Are Algorithms Directly Optimizing IR Measures Really Direct
Tie‐Yan Liu
2008-01-01
Abstract:In information retrieval (IR), the objective of ranking problem is to construct and return a ranked list of relevant documents to the user. The document ranking list is demanded to satisfy user’s information need as much as possible with respect to a user’s query. To evaluate the goodness of the returned document ranking list, performance measures, such as Normalized Discounted Cumulative Gain (NDCG) and Mean Average Precision (MAP), are adopted. Many learning to rank algorithms, which automatically learn ranking function through optimizing specially designed objective functions, are proposed to resolve the ranking problem. Intuitively, the IR performance measures are the ideal objective functions to be optimized to learn ranking function. However, IR performance measures, such as NDCG and MAP, are non-smooth and non-differentiable with respect to the ranking function parameter. Thus, most existing learning to rank algorithms are designed to optimize objective functions that are loosely related to the IR performance measures. As a result, such algorithms may only achieve sub-optimization of the IR performance measures even they can perform very well on optimizing their adopted objective functions.
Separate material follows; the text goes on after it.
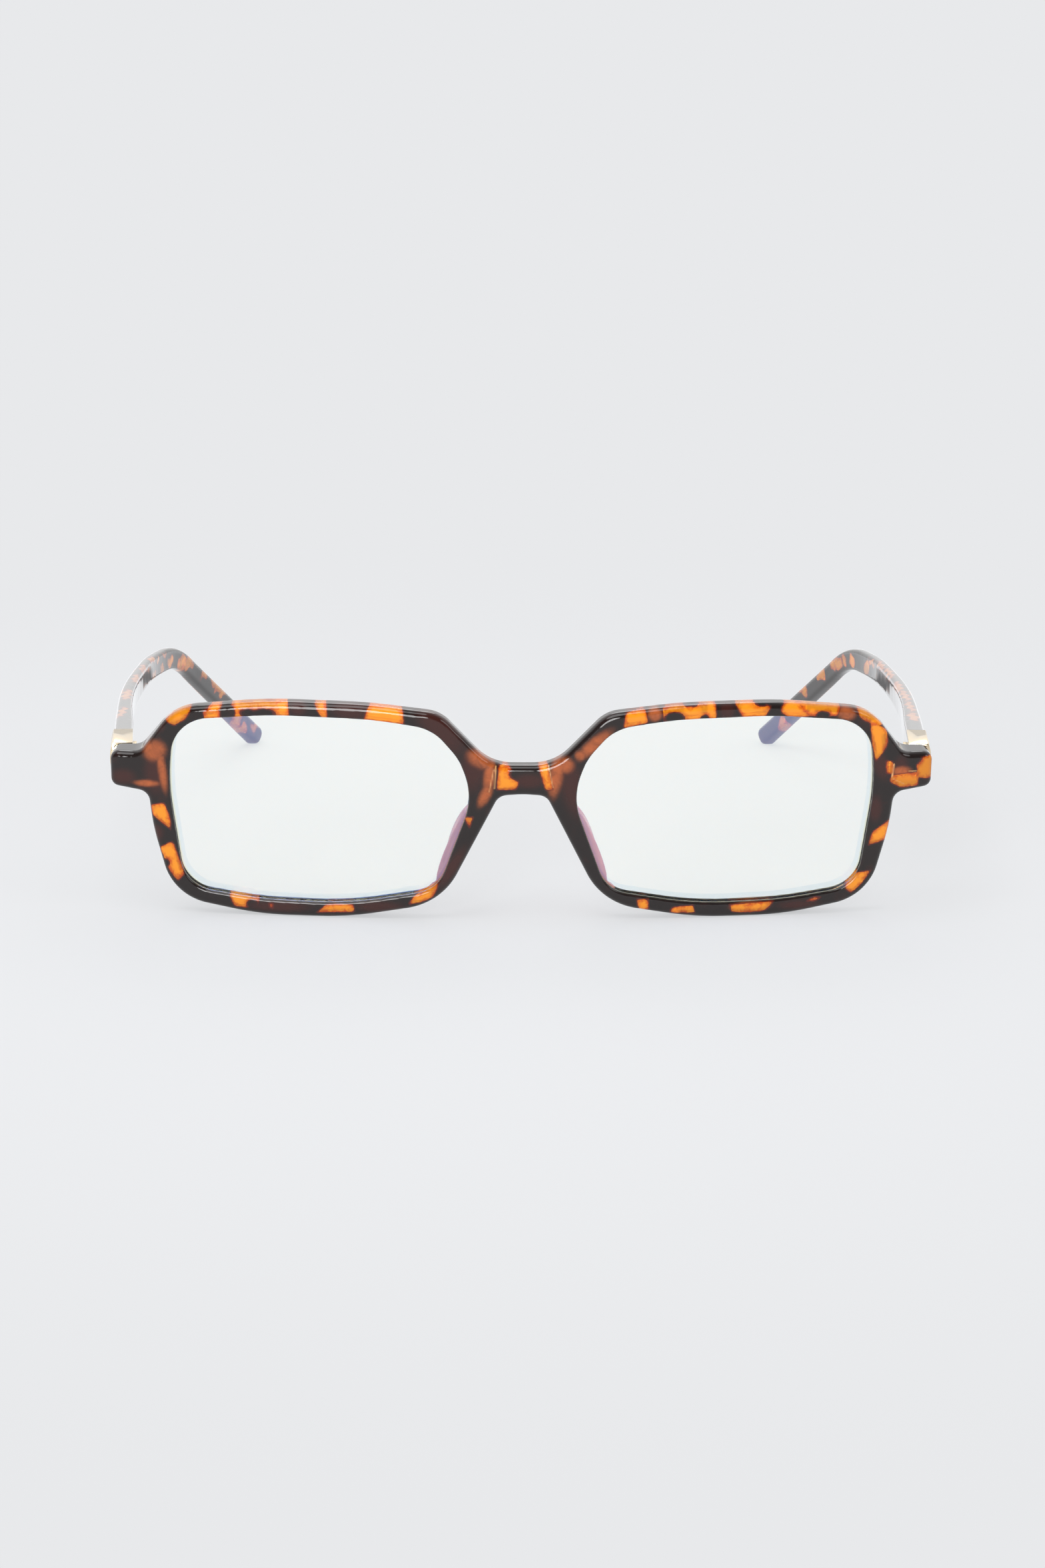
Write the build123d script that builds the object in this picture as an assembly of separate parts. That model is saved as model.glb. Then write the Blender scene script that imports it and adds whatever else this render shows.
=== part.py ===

Therefore, it is highly demanded that learning to rank algorithms should be improved to be able to directly or approximately directly optimize information retrieval performance measures. To tackle the challenge of direct optimization of IR performance measures, several approaches, such as SoftRank and SVM-MAP are proposed. Although these algorithms can achieve good empirical performance, there are still some questions that are unclear and not yet answered: a) can ranking function learned by direct optimization of IR performance measures still perform well over unseen queries with respect to the optimized IR performance measures? b) how directly are IR performance measures optimized by the proposed approaches? In this report, we will attempt to answer the above questions. We first point out that, under some conditions, the ranking function learned by direct optimization of IR performance measures can also perform well upon unseen queries with respect to the optimized IR performance measures. Then, to study how directly IR performancemeasures are optimized by previous approaches, we proposed a directness evaluate metric. Based on this metric, SoftRank is analyzed and corresponding results are presented.